El regreso de Sergei Loznitsa a la ficción narrativa tras la tan moralmente deplorable Austerlitz (2016) resulta un cambio tan drástico de rumbo que puede parecer incoherente a priori. Sin embargo, de un documental de observación en un campo de exterminio nazi que denuncia la descontextualización y el distanciamiento humano de sus visitantes armados con palos de ‹selfie› pasamos a una panorámica de la sociedad rusa en la que el discurso se entronca en las mismas ideas: la superioridad moral que exhibe desvergonzadamente su director hacia lo que narra y quienes aparecen en su película a través del sufrimiento de una mujer que ve como le devuelven sin explicaciones un paquete enviado a su marido, que lleva tiempo encarcelado.
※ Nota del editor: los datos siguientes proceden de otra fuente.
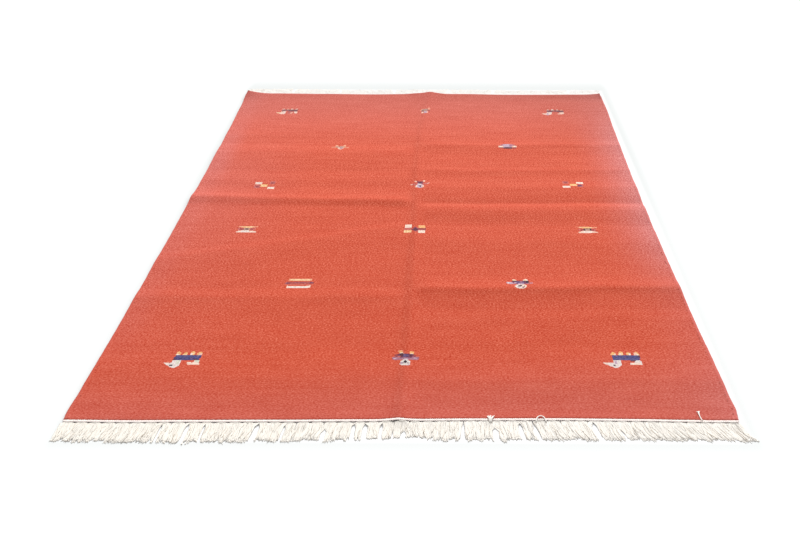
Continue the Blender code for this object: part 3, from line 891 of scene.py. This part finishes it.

En realidad A Gentle Creature encuentra en su anterior obra la misma justificación de su existencia. En esta ocasión en sentido positivo gracias precisamente al ego de su autor —y sus desmedidas ambiciones—, que traslada la atmósfera, personajes y relato moral típicos de la literatura rusa al cine desde una creación audiovisual que emplea recursos expresamente cinematográficos en su construcción.
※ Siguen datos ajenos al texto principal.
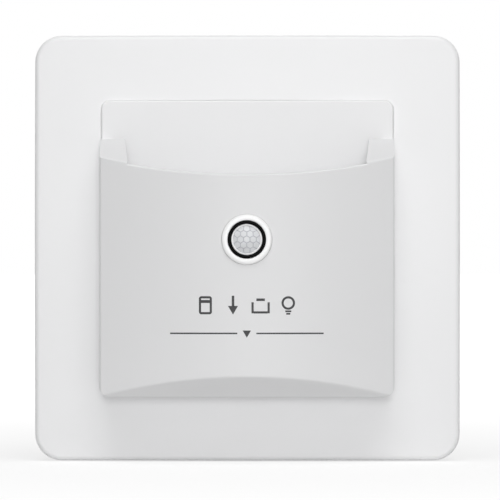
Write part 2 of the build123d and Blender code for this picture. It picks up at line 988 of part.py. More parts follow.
def bridge_rectifier():
    """The rectifier, a flat moulded block."""
    return on_board(
        rectifier_width, rectifier_length, rectifier_height, varistor_x, rectifier_z, rectifier_rounding
    )


def electrolytic_capacitor():
    """The electrolytic capacitor, a can with a rolled groove near the board."""
    groove = electrolytic_groove
    profile = polygon(
        (0, board_rear),
        (electrolytic_radius, board_rear),
        (electrolytic_radius, board_rear - 2 * groove),
        (electrolytic_radius - groove, board_rear - 3 * groove),
        (electrolytic_radius, board_rear - 4 * groove),
        (electrolytic_radius, board_rear - electrolytic_height + groove),
        (electrolytic_radius - groove, board_rear - electrolytic_height),
        (0, board_rear - electrolytic_height),
    )
    return turned(profile, electrolytic_x, relay_z)


def varistor():
    """The surge absorber, a coated disc that stands on two wires."""
    middle = board_rear - varistor_rise - varistor_radius
    coated = Pos(middle, relay_z) * Circle(varistor_radius)
    shape = across(coated, varistor_thickness, varistor_x)
    shape = fillet(shape.edges(), varistor_thickness / 3)
    for side in (-1, 1):
        z = relay_z + side * varistor_radius / 2
        shape += disc(lead_radius, middle, board_rear, varistor_x, z)
    return shape


def fuse_resistor():
    """The fusible resistor, lying over the board on its two bent wires."""
    middle = board_rear - fuse_rise - fuse_radius
    half = fuse_length / 2
    reach = half + 2 * fuse_radius
    body = across(Pos(middle, rectifier_z) * Circle(fuse_radius), fuse_length, relay_x)
    body = fillet(body.edges().filter_by(GeomType.CIRCLE), fuse_radius / 2)
    foot = -board_rear
    route = FilletPolyline(
        (-reach, foot), (-reach, -middle), (reach, -middle), (reach, foot), radius=fuse_radius / 2
    )
    section = Plane(origin=(-reach, foot, 0), z_dir=(0, 1, 0)) * Circle(lead_radius)
    return body + Pos(relay_x, 0, rectifier_z) * sweep(section, route)


def controller_chip():
    """The control chip with its two rows of bent leads."""
    foot = board_rear - chip_stand
    chip = block(chip_width, chip_length, board_rear - chip_height, foot, electrolytic_x, rectifier_z)
    for i in range(chip_lead_count):
        x = electrolytic_x + (i - (chip_lead_count - 1) / 2) * chip_lead_pitch
        for side in (-1, 1):
            inner = rectifier_z + side * (chip_length / 2 - chip_stand)
            outer = rectifier_z + side * (chip_length / 2 + chip_lead_reach)
            chip += block(
                chip_lead_width,
                abs(outer - inner),
                foot - chip_stand,
                board_rear,
                x,
                (inner + outer) / 2,
            )
    return chip


def rear_housing():
    """The box behind the wall plane, with flange, screw columns, vents and terminal opening."""
    housing = block(housing_width, housing_height, -housing_depth, 0, radius=housing_corner_radius)
    rear = housing.faces().sort_by(Axis.Y)[-1].edges()
    housing = fillet(rear, housing_rounding)
    housing += block(
        housing_width + 2 * housing_flange,
        housing_height + 2 * housing_flange,
        -housing_flange_thickness,
        0,
        radius=housing_corner_radius + housing_flange,
    )
    housing -= block(
        housing_inner_width,
        housing_inner_height,
        -housing_depth + housing_wall,
        overrun,
        radius=housing_corner_radius - housing_wall,
    )
    well_radius = housing_screw_head_radius + running_gap
    hole_radius = housing_screw_radius + running_gap
    outside = -housing_depth - overrun
    for x, z in corners(post_spacing_x, post_spacing_z):
        housing += disc(column_radius, -housing_depth + housing_wall, board_rear, x, z)
        housing -= disc(well_radius, outside, board_rear - column_floor, x, z)
        housing -= disc(hole_radius, outside, board_rear + overrun, x, z)
    housing -= block(
        block_width + 2 * seat_gap,
        terminal_block_depth + seat_gap + overrun,
        -housing_depth - overrun,
        board_rear,
        z=block_bottom + (terminal_block_depth + seat_gap - overrun) / 2,
    )
    under_roof = Plane.XY.offset(housing_height / 2 - housing_wall - overrun)
    vent = Rot(0, 0, 90) * SlotOverall(vent_length, vent_width)
    for i in range(vent_count):
        x = (i - (vent_count - 1) / 2) * vent_pitch
        slot = under_roof * Pos(x, -board_rear + relay_height / 2) * vent
        housing -= extrude(slot, housing_wall + 2 * overrun)
    return housing


def terminal_places():
    """Where the terminals stand along the block."""
    return [(i - (terminal_count - 1) / 2) * terminal_pitch for i in range(terminal_count)]


def terminal_housing():
    """The moulded block with a cell, a wire entry and a screw well for each terminal."""
    middle = (block_bottom + block_top) / 2
    body = block(block_width, terminal_block_depth, block_rear, board_rear, 0, middle)
    entry_front = cage_front - cage_wall
    shaft_radius = terminal_screw_radius + shaft_gap
    well_radius = terminal_head_radius + running_gap
    for x in terminal_places():
        body -= block(
            cell_width,
            block_top - cell_bottom + overrun,
            cell_rear,
            cell_front,
            x,
            (cell_bottom + block_top + overrun) / 2,
        )
        entry = Pos(x, (entry_front + contact_front) / 2) * RectangleRounded(
            cage_width - 2 * cage_wall, entry_front - contact_front, terminal_entry_rounding
        )
        inside = plan_plane.offset(-cell_bottom - overrun)
        body -= extrude(inside * entry, terminal_front_wall + 2 * overrun)
        body -= disc(shaft_radius, head_front - overrun, cell_rear + overrun, x, cage_height)
        body -= disc(well_radius, block_rear - overrun, head_front + seat_gap, x, cage_height)
    return body


def clamp_cage(x):
    """A rising clamp: a square steel tube with a threaded rear wall."""
    inside = cage_rear + cage_wall + overrun
    cage = block(cage_width, cage_depth, cage_rear, cage_front, x, cage_height)
    edges = cage.edges().filter_by(Axis.Z)
    cage = fillet(edges, cage_wall / 2)
    cage -= block(
        cage_width - 2 * cage_wall,
        cage_depth + 2 * overrun,
        cage_rear + cage_wall,
        cage_front - cage_wall,
        x,
        cage_height,
    )
    return cage - disc(terminal_screw_radius + shaft_gap, cage_rear - overrun, inside, x, cage_height)


def terminal_screw(x):
    """A clamp screw, whose slotted head lies in its well."""
    turning = disc(terminal_screw_radius, head_front, contact_rear - running_gap, x, cage_height)
    turning += disc(terminal_head_radius, head_rear, head_front, x, cage_height)
    return turning - block(
        2 * (terminal_head_radius + overrun),
        terminal_slot_width,
        head_rear - overrun,
        head_rear + terminal_slot_depth,
        x,
        cage_height,
    )


def terminal_contacts():
    """Four bent strips, each from its clamp up over the block and down to the board."""
    strips = []
    low = cage_bottom
    high = contact_leg_height + contact_thickness / 2
    for x in terminal_places():
        strip = block(contact_width, high - low, contact_rear, contact_front, x, (high + low) / 2)
        leg = block(contact_width, contact_thickness, contact_rear, board_rear, x, contact_leg_height)
        strip += leg
        strips.append(strip.solid())
    return Compound(strips)


pieces = {
    "surround_frame": surround_frame,
    "mounting_yoke": mounting_yoke,
    "module_base": module_base,
    "pocket_cover": pocket_cover,
    "card_guide": card_guide,
    "guide_screws": guide_screws,
    "cover_screws": cover_screws,
    "lens_bezel": lens_bezel,
    "lens_ring": lens_ring,
    "fresnel_lens": fresnel_lens,
    "sensor_board": sensor_board,
    "pir_can": pir_can,
    "pir_window": pir_window,
    "sensor_connector": sensor_connector,
    "sensor_ribbon": sensor_ribbon,
    "main_connector": main_connector,
    "card_paddle": card_paddle,
    "paddle_pin": paddle_pin,
    "microswitch_case": microswitch_case,
    "microswitch_plunger": microswitch_plunger,
    "main_board": main_board,
    "relay_case": relay_case,
    "film_capacitor": film_capacitor,
    "electrolytic_capacitor": electrolytic_capacitor,
    "varistor": varistor,
    "fuse_resistor": fuse_resistor,
    "bridge_rectifier": bridge_rectifier,
    "controller_chip": controller_chip,
    "rear_housing": rear_housing,
    "housing_screws": housing_screws,
    "terminal_housing": terminal_housing,
    "terminal_contacts": terminal_contacts,
}


def build():
    """Write every sub-part to its own STEP file."""
    os.makedirs("parts", exist_ok=True)
    for name, make in pieces.items():
        export_step(make(), f"parts/{name}.step")
    for number, x in enumerate(terminal_places(), 1):
        export_step(terminal_screw(x), f"parts/terminal_screw_{number}.step")
        export_step(clamp_cage(x), f"parts/clamp_cage_{number}.step")


if __name__ == "__main__":
    build()
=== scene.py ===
import json
from math import atan2, cos, pi, radians, sin, sqrt

import bmesh
import bpy
from bpy.props import FloatProperty, FloatVectorProperty, PointerProperty
from mathutils import Matrix, Vector

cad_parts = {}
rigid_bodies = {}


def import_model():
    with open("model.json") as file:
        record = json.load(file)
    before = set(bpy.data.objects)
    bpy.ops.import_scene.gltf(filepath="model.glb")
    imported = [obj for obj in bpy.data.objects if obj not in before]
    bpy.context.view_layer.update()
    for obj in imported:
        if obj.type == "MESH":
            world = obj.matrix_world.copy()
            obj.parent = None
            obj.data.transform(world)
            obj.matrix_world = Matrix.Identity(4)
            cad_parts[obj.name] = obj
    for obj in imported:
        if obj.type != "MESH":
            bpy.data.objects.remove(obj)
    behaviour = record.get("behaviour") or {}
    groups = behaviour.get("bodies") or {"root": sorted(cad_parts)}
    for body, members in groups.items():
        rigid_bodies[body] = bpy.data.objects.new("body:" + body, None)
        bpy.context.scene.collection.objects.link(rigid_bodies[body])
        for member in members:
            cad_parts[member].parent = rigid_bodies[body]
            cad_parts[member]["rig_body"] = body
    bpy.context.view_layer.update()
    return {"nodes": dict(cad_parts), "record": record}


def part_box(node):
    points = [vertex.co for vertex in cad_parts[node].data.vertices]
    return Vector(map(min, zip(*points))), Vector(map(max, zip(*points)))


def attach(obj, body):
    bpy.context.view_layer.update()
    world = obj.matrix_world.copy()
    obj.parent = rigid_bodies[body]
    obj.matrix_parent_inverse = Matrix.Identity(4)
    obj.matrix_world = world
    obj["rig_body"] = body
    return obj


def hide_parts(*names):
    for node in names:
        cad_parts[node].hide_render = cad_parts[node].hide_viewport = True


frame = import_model()

bl_info = {
    "name": "Hotel key card switch",
    "version": (1, 0, 0),
    "blender": (4, 5, 0),
    "location": "3D View > Sidebar > Key switch",
    "description": "Builds the visible pieces, finishes and stage of a hotel key card switch",
    "category": "Object",
}

MM = 0.001

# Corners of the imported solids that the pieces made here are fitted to.
LENS_LOW, LENS_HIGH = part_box("lens_bezel")
COVER_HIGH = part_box("pocket_cover")[1]
PLATE_LOW, PLATE_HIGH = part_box("surround_frame")
LENS_Z = (LENS_LOW.z + LENS_HIGH.z) / 2

# Every mesh: points nearer than this are one, and steeper edges stay crisp.
MERGE_DISTANCE = 0.0005 * MM
CRISP_ANGLE = radians(28)
NORMAL_WEIGHT = 80

# Patterns of the finishes, in cells per metre, and the level past which specks and
# scuffs show. The tinned dots' radius is a share of their cell.
FLOW_CLOUDS = 45
SPARK_GRAIN = 5200
SPECKS = 1500
SPECK_LEVEL = 0.74
DRAWN_LINES = 2600
STAINS = 160
SCUFFS = 900
SCUFF_LEVEL = 0.66
TRACKS = 160.0
TINNED_DOTS = 420.0
DOT_RADIUS = 0.14
BOARD_WEAVE = 1900
FILM_CLOUDS = 700
FILM_GRAIN = 6000
LACQUER_CLOUDS = 260
LACQUER_PEEL = 1800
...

Inspirada en la historia corta de Fyodor Dostoyevsky —pero con claras influencias que evocan otros autores como Franz Kafka— el viaje del personaje interpretado por Vasilina Makovtseva a una remota región de Rusia en la búsqueda de respuestas elude utilizar elipsis muy evidentes para potenciar la visión del entorno y la vida que inspira en sus imágenes la presencia de multitud de personajes con carácter episódico o testimonial. Personajes que mantienen conversaciones aparentemente intrascendentes sin relación con el conflicto de la protagonista o cantan canciones que trazan con una delicada nostalgia el retrato de una civilización decadente consciente de si misma, en la que sólo un tonto o alguien todavía inocente en términos absolutos podría esperar obtener justicia o ayuda por parte de sus semejantes o de las instituciones. Las localizaciones y los decorados expresan a la perfección esa suciedad interior que asumimos poseen todos los individuos que desfilan delante de la descriptiva cámara de su director.
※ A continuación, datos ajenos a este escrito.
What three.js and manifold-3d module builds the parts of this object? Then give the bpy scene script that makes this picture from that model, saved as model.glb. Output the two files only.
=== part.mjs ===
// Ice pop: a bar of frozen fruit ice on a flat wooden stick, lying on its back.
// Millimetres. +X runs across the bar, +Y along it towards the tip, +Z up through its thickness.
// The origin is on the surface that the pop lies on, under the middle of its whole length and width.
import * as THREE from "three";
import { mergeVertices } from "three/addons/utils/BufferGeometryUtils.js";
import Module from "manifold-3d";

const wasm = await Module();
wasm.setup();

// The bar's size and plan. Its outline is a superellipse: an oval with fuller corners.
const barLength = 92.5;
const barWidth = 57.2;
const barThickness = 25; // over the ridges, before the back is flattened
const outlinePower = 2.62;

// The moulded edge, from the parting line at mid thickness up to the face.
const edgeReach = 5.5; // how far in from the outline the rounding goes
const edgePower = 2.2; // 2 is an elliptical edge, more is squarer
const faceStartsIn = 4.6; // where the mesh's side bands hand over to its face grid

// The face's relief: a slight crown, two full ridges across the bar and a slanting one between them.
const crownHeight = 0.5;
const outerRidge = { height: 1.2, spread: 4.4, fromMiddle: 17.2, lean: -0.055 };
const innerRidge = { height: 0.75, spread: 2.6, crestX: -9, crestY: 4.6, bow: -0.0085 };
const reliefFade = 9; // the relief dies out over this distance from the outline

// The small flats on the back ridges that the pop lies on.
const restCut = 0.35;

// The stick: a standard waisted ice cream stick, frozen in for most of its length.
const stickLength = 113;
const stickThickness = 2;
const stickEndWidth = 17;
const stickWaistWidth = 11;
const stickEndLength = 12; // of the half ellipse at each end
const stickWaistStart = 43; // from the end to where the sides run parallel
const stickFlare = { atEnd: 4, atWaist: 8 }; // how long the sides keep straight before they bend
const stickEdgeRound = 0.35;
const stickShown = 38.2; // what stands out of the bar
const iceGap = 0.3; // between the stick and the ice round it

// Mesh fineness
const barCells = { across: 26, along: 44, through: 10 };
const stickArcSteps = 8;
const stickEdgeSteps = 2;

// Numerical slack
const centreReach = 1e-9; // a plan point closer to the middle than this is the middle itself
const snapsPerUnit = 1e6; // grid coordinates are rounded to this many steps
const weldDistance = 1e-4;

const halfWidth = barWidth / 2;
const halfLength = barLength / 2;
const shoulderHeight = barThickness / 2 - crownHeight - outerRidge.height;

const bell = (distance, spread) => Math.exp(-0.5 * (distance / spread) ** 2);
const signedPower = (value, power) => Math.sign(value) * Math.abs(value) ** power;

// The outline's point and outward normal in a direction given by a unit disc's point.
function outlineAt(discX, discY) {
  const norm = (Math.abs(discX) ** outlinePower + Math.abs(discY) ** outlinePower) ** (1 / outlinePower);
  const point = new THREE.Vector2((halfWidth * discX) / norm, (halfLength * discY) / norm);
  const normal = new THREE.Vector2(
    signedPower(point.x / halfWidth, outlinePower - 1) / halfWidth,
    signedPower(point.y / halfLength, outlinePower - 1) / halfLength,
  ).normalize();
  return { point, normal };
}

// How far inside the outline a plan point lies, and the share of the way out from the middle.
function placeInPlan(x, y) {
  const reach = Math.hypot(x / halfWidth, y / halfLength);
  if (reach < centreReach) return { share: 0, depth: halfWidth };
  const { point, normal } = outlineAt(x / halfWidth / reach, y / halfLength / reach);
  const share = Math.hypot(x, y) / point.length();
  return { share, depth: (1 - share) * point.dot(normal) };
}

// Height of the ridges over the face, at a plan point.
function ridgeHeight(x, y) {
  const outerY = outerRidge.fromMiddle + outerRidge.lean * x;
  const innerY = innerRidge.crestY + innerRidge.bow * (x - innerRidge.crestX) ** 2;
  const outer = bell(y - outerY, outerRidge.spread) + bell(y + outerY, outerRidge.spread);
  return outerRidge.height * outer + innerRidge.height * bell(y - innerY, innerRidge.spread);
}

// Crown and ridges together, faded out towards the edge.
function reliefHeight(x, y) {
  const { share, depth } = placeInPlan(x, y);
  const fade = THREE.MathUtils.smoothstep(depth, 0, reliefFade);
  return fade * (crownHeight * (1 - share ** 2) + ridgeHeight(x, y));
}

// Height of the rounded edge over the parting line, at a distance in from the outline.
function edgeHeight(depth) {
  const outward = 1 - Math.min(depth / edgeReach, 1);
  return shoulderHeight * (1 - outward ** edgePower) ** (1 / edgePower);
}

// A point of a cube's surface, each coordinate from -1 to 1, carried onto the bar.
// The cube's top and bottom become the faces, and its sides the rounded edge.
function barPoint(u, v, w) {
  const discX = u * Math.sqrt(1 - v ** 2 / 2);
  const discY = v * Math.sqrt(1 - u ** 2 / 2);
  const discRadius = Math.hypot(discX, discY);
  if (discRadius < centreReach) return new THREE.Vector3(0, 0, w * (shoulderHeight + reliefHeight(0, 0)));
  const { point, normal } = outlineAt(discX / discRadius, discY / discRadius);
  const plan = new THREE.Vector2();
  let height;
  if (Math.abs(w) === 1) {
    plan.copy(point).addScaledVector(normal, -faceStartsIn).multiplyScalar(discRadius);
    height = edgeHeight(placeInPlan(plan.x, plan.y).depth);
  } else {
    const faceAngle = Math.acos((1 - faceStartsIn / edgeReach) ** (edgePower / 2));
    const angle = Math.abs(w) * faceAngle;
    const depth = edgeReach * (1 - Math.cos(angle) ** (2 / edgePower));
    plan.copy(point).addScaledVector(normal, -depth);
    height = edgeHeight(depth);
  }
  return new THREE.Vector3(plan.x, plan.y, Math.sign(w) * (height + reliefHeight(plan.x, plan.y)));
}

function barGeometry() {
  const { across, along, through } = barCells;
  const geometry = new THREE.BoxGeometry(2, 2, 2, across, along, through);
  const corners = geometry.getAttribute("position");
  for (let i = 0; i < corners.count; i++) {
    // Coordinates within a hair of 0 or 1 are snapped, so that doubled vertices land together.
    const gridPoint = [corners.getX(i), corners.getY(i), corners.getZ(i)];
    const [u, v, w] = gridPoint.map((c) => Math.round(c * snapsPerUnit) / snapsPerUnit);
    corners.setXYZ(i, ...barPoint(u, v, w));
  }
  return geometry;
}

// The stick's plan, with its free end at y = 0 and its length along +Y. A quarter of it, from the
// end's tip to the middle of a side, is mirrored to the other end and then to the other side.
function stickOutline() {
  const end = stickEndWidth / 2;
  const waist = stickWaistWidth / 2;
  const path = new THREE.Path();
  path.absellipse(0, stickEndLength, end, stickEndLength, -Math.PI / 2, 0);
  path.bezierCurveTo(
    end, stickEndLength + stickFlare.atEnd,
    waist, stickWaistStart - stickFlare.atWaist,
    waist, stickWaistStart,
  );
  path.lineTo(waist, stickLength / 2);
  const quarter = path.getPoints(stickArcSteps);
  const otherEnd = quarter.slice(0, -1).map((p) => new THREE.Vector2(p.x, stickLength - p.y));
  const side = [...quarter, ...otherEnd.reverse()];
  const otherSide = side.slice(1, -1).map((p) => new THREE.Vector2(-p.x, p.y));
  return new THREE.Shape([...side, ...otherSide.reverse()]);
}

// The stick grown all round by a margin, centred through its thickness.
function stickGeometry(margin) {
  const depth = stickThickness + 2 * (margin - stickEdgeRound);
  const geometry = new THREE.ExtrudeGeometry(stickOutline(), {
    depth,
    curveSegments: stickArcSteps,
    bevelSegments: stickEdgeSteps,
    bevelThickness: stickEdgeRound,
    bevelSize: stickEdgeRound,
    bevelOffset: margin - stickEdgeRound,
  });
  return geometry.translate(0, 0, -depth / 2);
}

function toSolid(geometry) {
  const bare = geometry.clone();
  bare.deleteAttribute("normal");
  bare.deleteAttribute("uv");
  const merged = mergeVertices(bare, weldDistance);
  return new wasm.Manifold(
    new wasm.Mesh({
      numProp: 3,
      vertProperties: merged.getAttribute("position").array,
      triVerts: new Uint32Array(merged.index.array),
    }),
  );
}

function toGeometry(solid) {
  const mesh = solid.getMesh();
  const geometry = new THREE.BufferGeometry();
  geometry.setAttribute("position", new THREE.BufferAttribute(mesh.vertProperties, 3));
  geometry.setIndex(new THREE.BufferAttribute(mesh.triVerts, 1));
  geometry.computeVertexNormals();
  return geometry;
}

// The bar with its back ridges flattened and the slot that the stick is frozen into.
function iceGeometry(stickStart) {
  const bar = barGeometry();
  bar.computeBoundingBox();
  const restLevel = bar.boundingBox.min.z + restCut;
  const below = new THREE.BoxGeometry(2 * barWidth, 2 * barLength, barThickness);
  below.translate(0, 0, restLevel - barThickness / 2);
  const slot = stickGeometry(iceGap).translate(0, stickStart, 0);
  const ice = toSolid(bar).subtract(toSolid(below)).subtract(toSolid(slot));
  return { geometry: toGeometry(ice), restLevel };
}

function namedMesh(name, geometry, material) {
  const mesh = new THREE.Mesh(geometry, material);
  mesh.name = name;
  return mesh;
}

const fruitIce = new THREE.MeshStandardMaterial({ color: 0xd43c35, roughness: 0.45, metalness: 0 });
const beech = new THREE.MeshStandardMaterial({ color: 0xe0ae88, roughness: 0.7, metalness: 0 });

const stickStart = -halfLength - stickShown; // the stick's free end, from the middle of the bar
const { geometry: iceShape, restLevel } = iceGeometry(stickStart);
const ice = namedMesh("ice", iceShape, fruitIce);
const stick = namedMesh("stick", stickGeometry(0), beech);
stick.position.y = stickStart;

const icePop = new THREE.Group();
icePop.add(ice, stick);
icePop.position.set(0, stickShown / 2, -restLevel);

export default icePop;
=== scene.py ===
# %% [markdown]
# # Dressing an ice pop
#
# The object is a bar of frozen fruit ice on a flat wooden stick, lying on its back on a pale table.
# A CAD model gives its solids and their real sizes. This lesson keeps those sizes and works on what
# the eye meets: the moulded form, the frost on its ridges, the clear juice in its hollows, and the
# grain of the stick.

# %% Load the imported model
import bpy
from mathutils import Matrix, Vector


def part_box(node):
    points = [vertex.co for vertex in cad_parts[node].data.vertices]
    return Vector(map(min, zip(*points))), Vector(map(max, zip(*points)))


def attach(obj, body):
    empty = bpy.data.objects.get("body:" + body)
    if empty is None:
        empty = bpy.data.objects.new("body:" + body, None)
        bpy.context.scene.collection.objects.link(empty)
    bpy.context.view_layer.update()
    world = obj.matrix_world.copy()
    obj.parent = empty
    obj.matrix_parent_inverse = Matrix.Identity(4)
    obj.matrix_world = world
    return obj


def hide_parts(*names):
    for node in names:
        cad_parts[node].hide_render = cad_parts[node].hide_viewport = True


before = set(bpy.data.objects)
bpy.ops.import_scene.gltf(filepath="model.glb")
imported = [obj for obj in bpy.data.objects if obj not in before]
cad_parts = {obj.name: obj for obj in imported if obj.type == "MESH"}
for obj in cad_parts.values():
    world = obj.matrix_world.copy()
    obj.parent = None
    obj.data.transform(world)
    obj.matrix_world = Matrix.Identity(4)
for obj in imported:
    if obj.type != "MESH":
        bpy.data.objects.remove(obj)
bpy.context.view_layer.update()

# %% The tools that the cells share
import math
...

De ella no conocemos nada salvo su incansable voluntad y determinación, con una psicología impenetrable definida únicamente por sus acciones o los escasos diálogos significativos que mantiene. El gran mérito de Loznitsa es el de reproducir una realidad opresiva a través de una fotografía naturalista hacia los seres humanos y estilizada con la ambientación mientras elabora una descarnada y cínica sátira hacia todo lo demás. El contraste entre el personaje central y aquellos que se encuentra en su camino —cargados de una obvia ambivalencia en apariencias e intenciones— recorre desde lo trágico hasta lo cruelmente irónico en secuencias que parecen de una sublime intrascendencia por separado, pero que juntas aproximan al espectador a la cohesiva visión fantasmagórica de una absoluta corrupción moral que impregna todo su metraje. No vemos ninguna posibilidad de hermanamiento o comunidad entre iguales, ni un indicio de esperanza. Incluso los sueños son en realidad pesadillas disfrazadas de discursos condescendientes que tratan a sus protagonistas como afortunadas víctimas de un sistema que sólo busca perpetuar los privilegios, las asimetrías de poder y la explotación de los más débiles. Nada queda aquí de los principios e ideales de la Revolución Rusa de 1917.